(1.) This is an appeal from the learned Additional Subordinate Judge of Guntur and raises the question of limitation. The claim is for possession of property which is claimed by the plaintiff as the widow of the deceased proprietor of the property against various persons whose substantial defence is that they are entitled under the terms of a will. The will has not been probated, but there have been two proceedings involving in some way or another, the will. Of these proceedings we need not deal with the mutation proceedings because counsel for the respondents admits that in view of Achut Raysappa V/s. Gopal Subbaya 1915 Bom. 136 he cannot rely upon the mutation point. There remains the other proceeding which was for issue of a succession certificate. There defendants 1 and 2 applied and the plaintiff and defendant 7 were impleaded as counter claimants, and in the result defendants 1 and 2 were granted succession certificate. The order granting the succession certificate was dated 5 November 1920 and the succession certificate was issued on 29 November 1920 and the date of the application was 24 April 1920. And it is said that those proceedings were an attempt to enforce this will against the plaintiff and as the plaintiff did not within three years from the date of that attempt take proceedings to declare the instrument a forgery, she is now precluded from so proceeding by Art. 93, Lim. Act, and that in this case although she is not proceeding for the declaration of the will as a forgery she ought to have so proceeded because she cannot claim as though there were not a will since she knows of the existence of the will and has not set aside the will. On the other hand, it is said that the scope and purpose of the Limitation Act is to impose a time limit upon the person seeking a remedy: it belongs to the adjective or procedural law and not to the substantive law and that if a plaintiff can get what that party seeks without making a claim of a particular nature but a claim of another nature, the only article that you should look at in determining whether the suit is barred is the article relating to the claim actually made and not to some other claim which the plaintiff might also have made.

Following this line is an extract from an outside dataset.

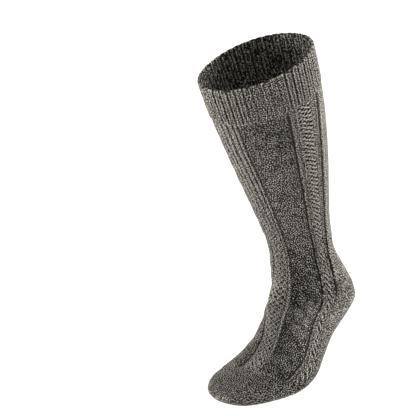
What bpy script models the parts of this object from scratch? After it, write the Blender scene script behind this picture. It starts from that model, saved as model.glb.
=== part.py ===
"""A knitted lederhosen knee sock for a left foot, standing in the shape that a leg gives it.

Metres. The origin lies on the inside of the sole under the ankle, +Z runs up the leg, the toes
point to -Y and +X is the outer side of the foot. The sock is worked out as one smooth skin, from
sections stacked from the rim to the toe, and each knitted part is a stretch of that skin with an
outside, an inside and a rim. Its ribs, ditches and cables stand on the outside only.
"""
import math

import bpy
import numpy as np

# Sizes of the leg
SOCK_HEIGHT = 0.354          # from under the sole to the middle of the rim
RIM_SLOPE = 0.007            # how much higher the rim is at the back than in front
CUFF_HEIGHT = 0.043
CALF_WIDTH = 0.137           # across the rim, outside
CALF_DEPTH = 0.142           # front to back at the rim, outside
CALF_SET_BACK = 0.013        # how far the rim's middle lies behind the ankle's
ANKLE_WIDTH = 0.074
ANKLE_DEPTH = 0.083
ANKLE_HEIGHT = 0.128         # of the narrowest part of the shin
ANKLE_BACK_HEIGHT = 0.115    # of the same section at the tendon

# Sizes of the foot
HEEL_REACH = 0.051           # how far the heel goes behind the ankle's middle
TOE_REACH = 0.2015           # how far the toe goes in front of it
HEEL_WIDTH = 0.074
BALL_WIDTH = 0.114
HEEL_HEIGHT = 0.046          # top edge of the heel pocket at the back
HEEL_LENGTH = 0.056          # from the heel's back to where the sole starts
TOE_CAP_LENGTH = 0.038

# Sizes of the knitting
WALL = 0.0026                # thickness of the plain knitting
SEAM_GAP = 0.0003            # free space between two parts
RIB_COUNT = 43
RIB_HEIGHT = 0.0009          # how far the cuff's ribs stand out
RIB_DITCH_DEPTH = 0.0010
BAND_HEIGHT = 0.0008         # how far the smooth columns stand out
DITCH_DEPTH = 0.0012         # of the dark lines beside the bands
LADDER_DEPTH = 0.0005        # of the eyelet and ladder columns
CABLE_HEIGHT = 0.0020
CABLE_PITCH = 0.023          # from one crossing to the next
RELIEF_FADE = 0.014          # length over which the pattern runs out at heel and rim

# Leg sections from the rim down. rise: share of the way from the ankle to the rim. fuller: share
# of the way from the ankle's girth to the calf's. set_back: share of CALF_SET_BACK. fullest: where
# the section is widest, 0 in front and 1 behind. round: the power of the section's curve, 2 for
# an ellipse.
LEG_COLUMNS = ("rise", "fuller", "set_back", "fullest", "round")
LEG_SECTIONS = (
    (1.00, 1.00, 1.00, 0.50, 2.1),
    (0.84, 0.945, 0.94, 0.50, 2.1),
    (0.68, 0.83, 0.88, 0.50, 2.1),
    (0.52, 0.66, 0.74, 0.50, 2.1),
    (0.365, 0.46, 0.54, 0.50, 2.1),
    (0.21, 0.24, 0.28, 0.50, 2.1),
    (0.09, 0.08, 0.08, 0.50, 2.1),
    (0.00, 0.00, 0.00, 0.49, 2.1),
)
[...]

(2.) That leads to this further point. Here it is said in effect that this plaintiff had only to allege and prove the following broad facts in order to obtain the relief she sought - the fact that the deceased died leaving a certain property, the fact that she is his widow - and on those simple allegations she is entitled to her rights as a widow to that property. It is then for the defendants to allege facts which establish that granted all those facts still they are entitled to the property. That they do by alleging this will. That will like any other allegation in the defence has got to be proved and if they fail to prove it, they lose the case. For the respondents it is said in effect that the mere allegation of the will in such a suit is sufficient to enable the defendants to succeed without the will being proved or any attempt being made to prove the will because the plaintiff knew of the will, knew that an attempt had been made against her in the succession certificate proceedings to enforce the will against her and she having let three years go by without setting aside or attempting to set aside the will as a forgery the mere allegation of the will defeats her. The question is which of these two points of view is correct. A considerable number of cases have been cited to us which it is necessary shortly to refer to. The case that is nearest to this case is Venkamma V/s. Narasimham 1918 Mad. 1198. There the headnote is as follows. There is no obligation on a party, who challenges as a forgery a document purporting to confer rights, to set it aside by a suit. He is entitled to treat it as waste paper and it cannot be regarded as binding on anyone even before it is set aside. The joinder of an unnecessary prayer in a claim which is barred with other substantial reliefs not barred cannot entail the dismissal of the suit. The former may be struck out and the claim adjudicated with regard to the substantial relief.
(3.) In that case the plaintiff was the reversioner of a Hindu widow. The suit was for a declaration that an alienation made by the widow was void beyond, her life-time. The widow during her lifetime had sued the plaintiff for a partition and had produced a will under which she claimed as the heiress of her husband. The plaintiff challenged that it was a forgery but partition was ordered without any adjudication on the genuineness of the will. The plaintiff in this suit claimed a declaration that the will was a forged document. That portion was barred under Art. 93 admittedly. The trial Court dismissed the whole suit as barred. It was held by this High Court on appeal that the plaintiff need not have added the prayer to declare the will a forgery, that the relief claimed in respect of the will was unnecessary and did not affect the plaintiff's right to the other substantial reliefs into which the Court was bound to enquire. Now there as here, it will be observed that if the will was good, it stood in the way of the reversionary rights. The suit was for a declaration that an alienation that would have been perfectly good if the will had been a valid will was bad. A claim was made in that suit to have the will declared void as being a forgery. The only difference that we can see between that case and this is that in this case that unnecessary prayer which was there struck out has not been made and of course therefore it is not necessary to strike it out. In this case the plaintiff claims quite apart from the will and it is for the defence to prove the will. If they prove it, then on the merits the plaintiff fails. If they fail to prove it, then the plaintiff, so far as that defence is concerned, succeeds. There is no obligation whatsoever upon the plaintiff to join to her present claim another claim for a relief which she does not ask for and does not need.